Grace and Peace to you,
I am writing to share the news of my resignation as Pastor of Ivyland Presbyterian Church effective October 8. My husband and I have bought a home in Wynnewood, PA that puts us closer to his work at University of Pennsylvania but farther away from this church to which I have felt called. I grieve the decision to leave at this time, when there seems to be so much good work yet to do. At the same time, I feel strongly that God is calling me to take a step away from this ministry and this church that I adore in order to tend more fully to my family. Alex and I have been struggling over the last year to strike a balance between our respective callings as a pastor and a professor, and our vocation as parents to our three young children. As certain as I am that this is the right move for my family and me, it breaks my heart to be leaving you.
It has been an honor and privilege to be your pastor over these past three and a half years. We have been with one another through some of life’s greatest joys and deepest struggles. Together we have laughed and prayed, worshiped and served. Together we have celebrated many births and grieved many deaths, including the birth of my two sons and the death of many good and faithful saints of this church and this community. I am grateful for your support and my life is forever changed for having traveled this road with you in this season. If it were possible, I would greatly desire to stay with you.

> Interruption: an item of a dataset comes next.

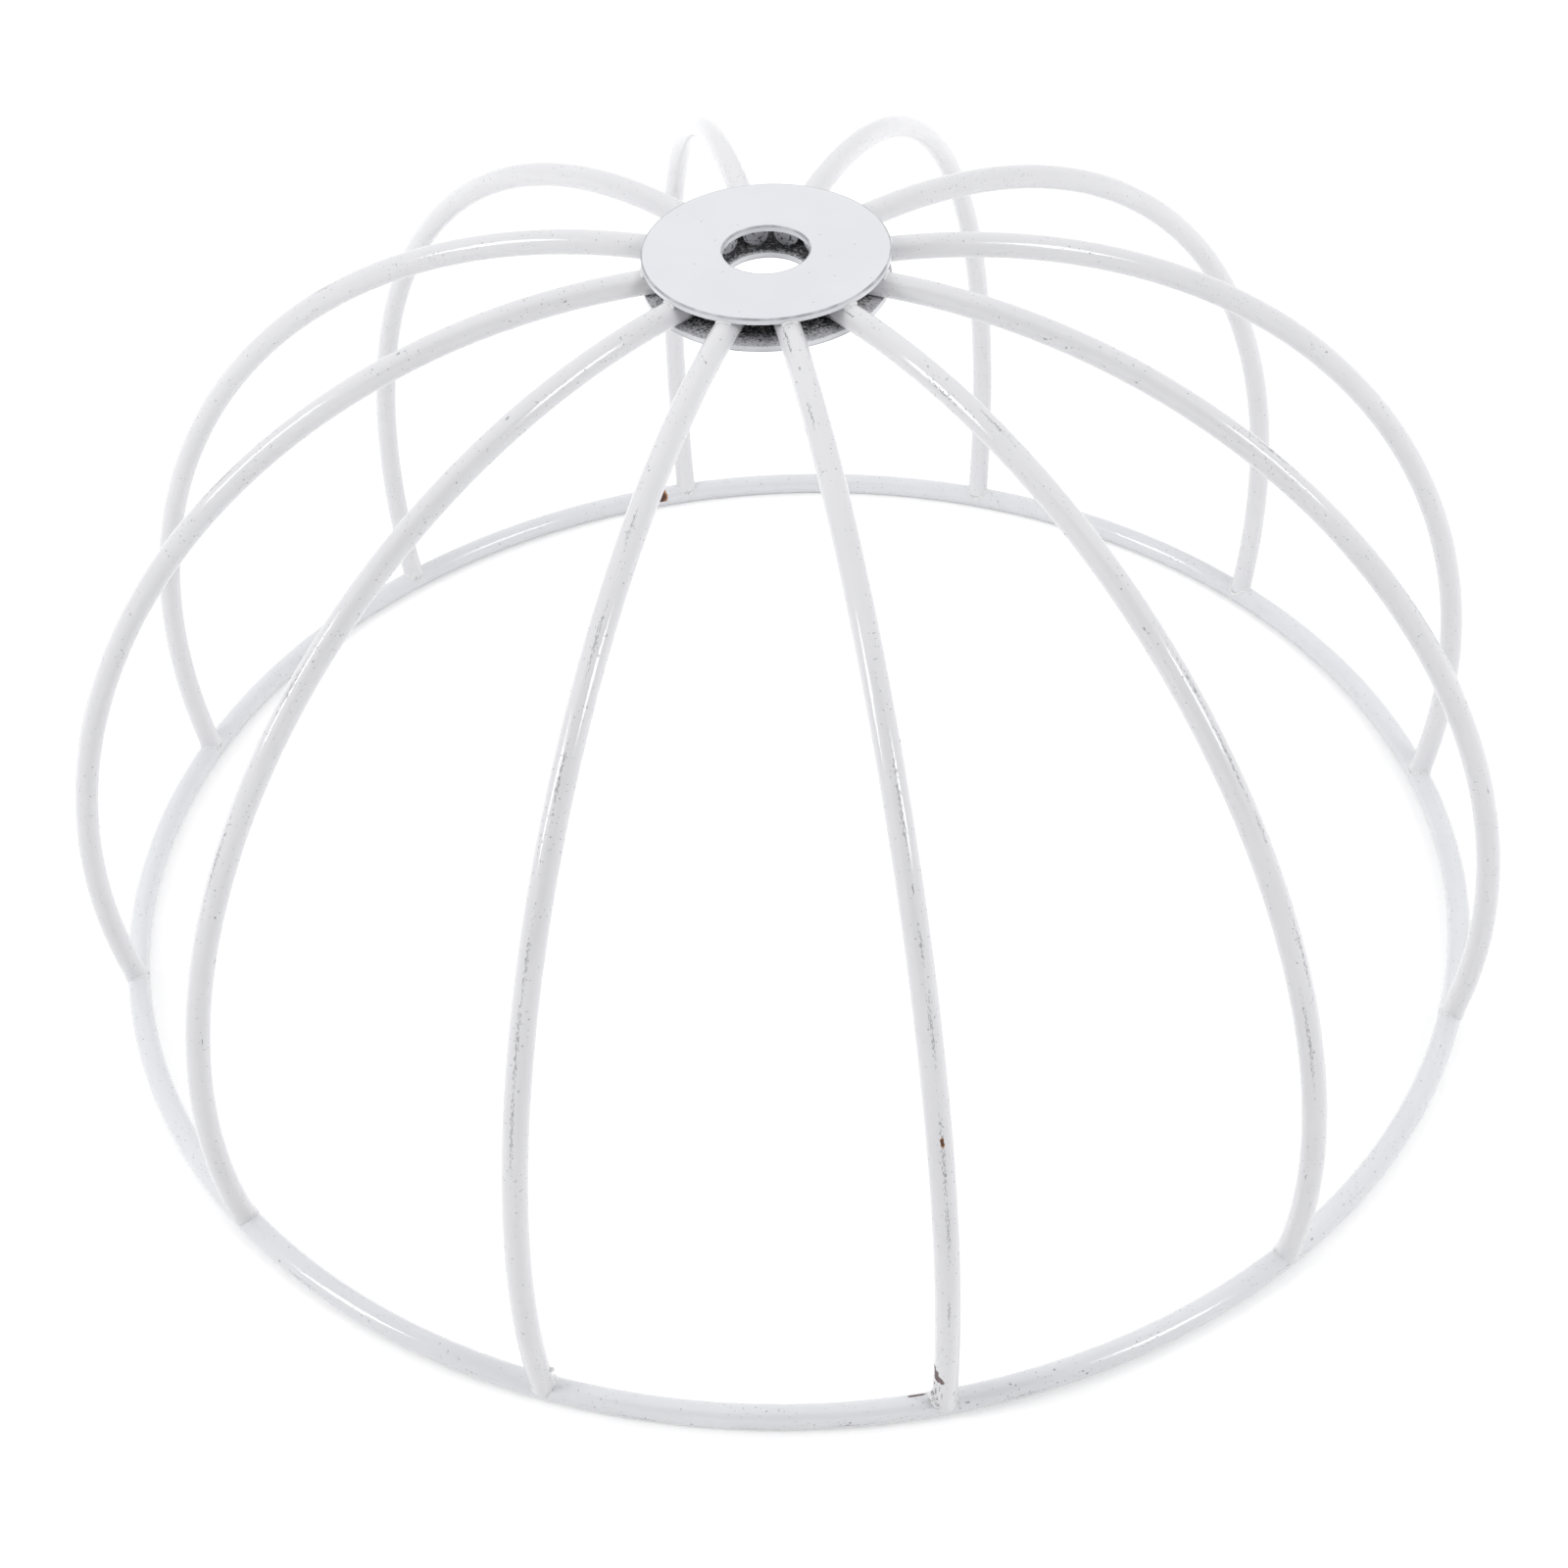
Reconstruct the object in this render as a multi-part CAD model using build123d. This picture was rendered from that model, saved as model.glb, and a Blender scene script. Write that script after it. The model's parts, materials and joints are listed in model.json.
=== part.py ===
from build123d import *
import math
import os

# Lampshade frame: bent wire ribs stand on a wire ring and meet at a hub of two flat discs.
# The origin is the middle of the ring, on the plane that the frame stands on, with +Z up.
# The hub's hole is on +Z, and one rib lies over +X. All sizes are in millimetres.

# Overall sizes
ring_outside_diameter = 185.0
frame_height = 102.8

# Wire
wire_diameter = 3.0
rib_count = 12

# Hub discs, with a hole that clears a 10 mm lamp tube
disc_diameter = 29.3
disc_thickness = 0.8
tube_hole_diameter = 10.2
punched_edge_bevel = 0.2

# Rib ends between the discs
rib_end_setback = 1.9
rib_straight_length = 5.25
spot_weld_sink = 0.06

# Rib feet, cut short of the middle of the ring's wire and upset a little where they are butt welded on it
foot_setback = 0.8
foot_flare_swell = 0.15
foot_flare_angle = 10.0

# Levels and radii that follow from the sizes above
wire_radius = wire_diameter / 2
ring_radius = ring_outside_diameter / 2 - wire_radius
rib_half_height_in_hub = wire_radius - spot_weld_sink
hub_level = frame_height - disc_thickness - rib_half_height_in_hub
rib_end_radius = tube_hole_diameter / 2 + rib_end_setback
bend_start_radius = rib_end_radius + rib_straight_length

# Each rib is one bend that leaves the hub level and heads for the middle of the ring's wire
bend_reach = ring_radius - bend_start_radius
bend_drop = hub_level - wire_radius
bend_radius = (bend_reach**2 + bend_drop**2) / (2 * bend_drop)
full_bend_angle = math.atan2(bend_reach, bend_radius - bend_drop)
bend_angle = math.degrees(full_bend_angle - foot_setback / bend_radius)


def make_ring():
    """Bottom ring: one round of wire on the origin's plane, with its own joint midway between two ribs."""
    half_pitch = 180 / rib_count
    return Pos(0, 0, wire_radius) * Rot(0, 0, half_pitch) * Torus(ring_radius, wire_radius)


def make_disc():
    """Punched disc that lies on the origin's plane, with its broken punched edges upward."""
    outline = Circle(disc_diameter / 2) - Circle(tube_hole_diameter / 2)
    disc = extrude(outline, amount=disc_thickness)
    punched_edges = disc.faces().sort_by(Axis.Z)[-1].edges()
    return chamfer(punched_edges, punched_edge_bevel)


def make_foot_flare():
    """Flare that widens down to the origin's plane, with its narrow end inside the wire."""
    wide_radius = wire_radius + foot_flare_swell
    narrow_radius = wire_radius / 2
    height = (wide_radius - narrow_radius) / math.tan(math.radians(foot_flare_angle))
    return Cone(wide_radius, narrow_radius, height, align=(Align.CENTER, Align.CENTER, Align.MIN))


def make_rib(top_disc, lower_disc, ring):
    """Rib over +X: pressed flat between the discs, bent once, and welded down on the ring."""
    straight_end = Line((rib_end_radius, hub_level), (bend_start_radius, hub_level))
    bend = JernArc(straight_end @ 1, straight_end % 1, bend_radius, -bend_angle)
    axis = Plane.XZ * (Curve() + [straight_end, bend])
    section = Plane(origin=axis @ 0, z_dir=axis % 0) * Circle(wire_radius)
    wire = sweep(section, path=axis)
    foot = Plane(origin=axis @ 1, z_dir=-(axis % 1)) * make_foot_flare()
    return wire + foot - top_disc - lower_disc - ring


bottom_ring = make_ring()
top_disc = Pos(0, 0, hub_level + rib_half_height_in_hub) * make_disc()
lower_disc = Pos(0, 0, hub_level - rib_half_height_in_hub) * mirror(make_disc(), about=Plane.XY)
rib = make_rib(top_disc, lower_disc, bottom_ring)

nodes = {"bottom_ring": bottom_ring, "top_disc": top_disc, "lower_disc": lower_disc}
for number in range(rib_count):
    turn = 360 / rib_count * number
    nodes[f"rib_{number + 1:02d}"] = Rot(0, 0, turn) * rib

os.makedirs("parts", exist_ok=True)
for name, solid in nodes.items():
    export_step(solid, f"parts/{name}.step")
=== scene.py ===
import json
import math
import random

import bmesh
import bpy
from mathutils import Matrix, Vector, noise


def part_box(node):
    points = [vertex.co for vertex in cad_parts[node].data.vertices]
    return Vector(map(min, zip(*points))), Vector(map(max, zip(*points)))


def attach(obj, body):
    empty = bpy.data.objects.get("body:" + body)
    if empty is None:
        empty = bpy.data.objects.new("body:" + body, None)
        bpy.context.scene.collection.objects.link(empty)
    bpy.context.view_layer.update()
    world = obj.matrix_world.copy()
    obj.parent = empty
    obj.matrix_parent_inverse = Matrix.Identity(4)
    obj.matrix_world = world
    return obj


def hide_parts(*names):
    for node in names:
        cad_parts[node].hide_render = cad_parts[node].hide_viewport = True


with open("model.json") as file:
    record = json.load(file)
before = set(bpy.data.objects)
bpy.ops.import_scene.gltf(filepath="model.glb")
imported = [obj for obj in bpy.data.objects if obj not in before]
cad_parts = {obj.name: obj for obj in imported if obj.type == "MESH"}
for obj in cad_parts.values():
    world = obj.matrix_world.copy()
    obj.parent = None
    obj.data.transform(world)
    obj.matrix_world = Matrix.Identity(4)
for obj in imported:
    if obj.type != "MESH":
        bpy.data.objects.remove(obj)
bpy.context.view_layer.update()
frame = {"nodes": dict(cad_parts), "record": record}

MM = 0.001

# Sizes that the frame gives
rib_count = sum(name.startswith("rib_") for name in frame["nodes"])
rib_pitch = 2 * math.pi / rib_count
wire_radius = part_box("bottom_ring")[1].z / 2
ring_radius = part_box("bottom_ring")[1].x - wire_radius
disc_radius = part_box("top_disc")[1].x
hub_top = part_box("top_disc")[1].z
gap_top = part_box("top_disc")[0].z
gap_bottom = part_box("lower_disc")[1].z
hub_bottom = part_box("lower_disc")[0].z
hub_level = (gap_top + gap_bottom) / 2
tube_hole_radius = frame["record"]["mounts"][0]["dims"]["r_mm"] * MM

# The one bend of a rib: it leaves the hub level, bulges past the ring and ends on the ring's wire
rib_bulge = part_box("rib_01")[1].x - wire_radius - ring_radius
bend_drop = hub_level - wire_radius
bend_radius = rib_bulge + bend_drop - math.sqrt(2 * rib_bulge * bend_drop)
bend_centre_reach = ring_radius + rib_bulge - bend_radius
bend_centre_level = hub_level - bend_radius


def linear(hex_code):
    """Linear colour of an sRGB hex code."""
    parts = [int(hex_code[i:i + 2], 16) / 255 for i in (0, 2, 4)]
    return tuple(c / 12.92 if c <= 0.04045 else ((c + 0.055) / 1.055)**2.4 for c in parts) + (1.0,)


def add(tree, kind, sockets=None, **settings):
    """One shader node with its settings, and each named input set to a value or linked to a socket."""
    node = tree.nodes.new("ShaderNode" + kind)
    for name, value in settings.items():
        setattr(node, name, value)
    for name, value in (sockets or {}).items():
        if isinstance(value, bpy.types.NodeSocket):
            tree.links.new(value, node.inputs[name])
        else:
            node.inputs[name].default_value = value
    return node


def start_material(name):
    """Empty material, its node tree and its output."""
    material = bpy.data.materials.new(name)
    material.use_nodes = True
    tree = material.node_tree
    tree.nodes.clear()
    return material, tree, add(tree, "OutputMaterial")


def calculate(tree, operation, first, second=0.0):
    """Number that an operation on numbers gives."""
    return add(tree, "Math", {0: first, 1: second}, operation=operation).outputs[0]


def line(tree, value, slope, start):
    """Start, plus value times slope."""
    return calculate(tree, "ADD", calculate(tree, "MULTIPLY", value, slope), start)


def largest(tree, first, *others):
    """The largest of some values."""
    for other in others:
        first = calculate(tree, "MAXIMUM", first, other)
    return first


def shift(tree, operation, first, second):
    """Vector that an operation on vectors gives."""
    return add(tree, "VectorMath", {0: first, 1: second}, operation=operation).outputs["Vector"]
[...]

It has been a joy to see youth growing into faith filled adults, church visitors become church family, and passions for vocational ministry kindled. I delight in seeing you minister to one another through meals in times of grief, prayers and visits in times of illness, and home communion in seasons of isolation. It is my prayer that you will continue to be a place that delights in diversity, cultivates its artistic gifts, and wholeheartedly embraces mission (in both this community and world). I pray that you will continue to be confronted with joy so great and grace so deep that you cannot help but sing God’s praises as you seek to love God by loving all of God’s creation.
As surely as I believe that God is guiding me in this decision, I also believe that God will guide you in finding a new pastor to minister to and with you in the future. I look forward to seeing how God’s plan for Ivyland Church will unfold in the years to come.
I am excited to discover what God has in store for me as I live out my callings to both motherhood and ministry in new ways. In my time here I have struggled to be faithful to both of these roles together. My personal prayer is that this time away from ministry may enable me to establish a strong foundation of family life, in the hope that any future professional work will complement, rather than compete with this call. I pray that future pastors of this church will be able to do the same.
From now until October 8th I will continue to pastor this church, engaging fully in the good and important ministry we have yet to do together and the hard but grace-filled process of saying goodbye. I ask for your prayers and understanding as we all make this transition.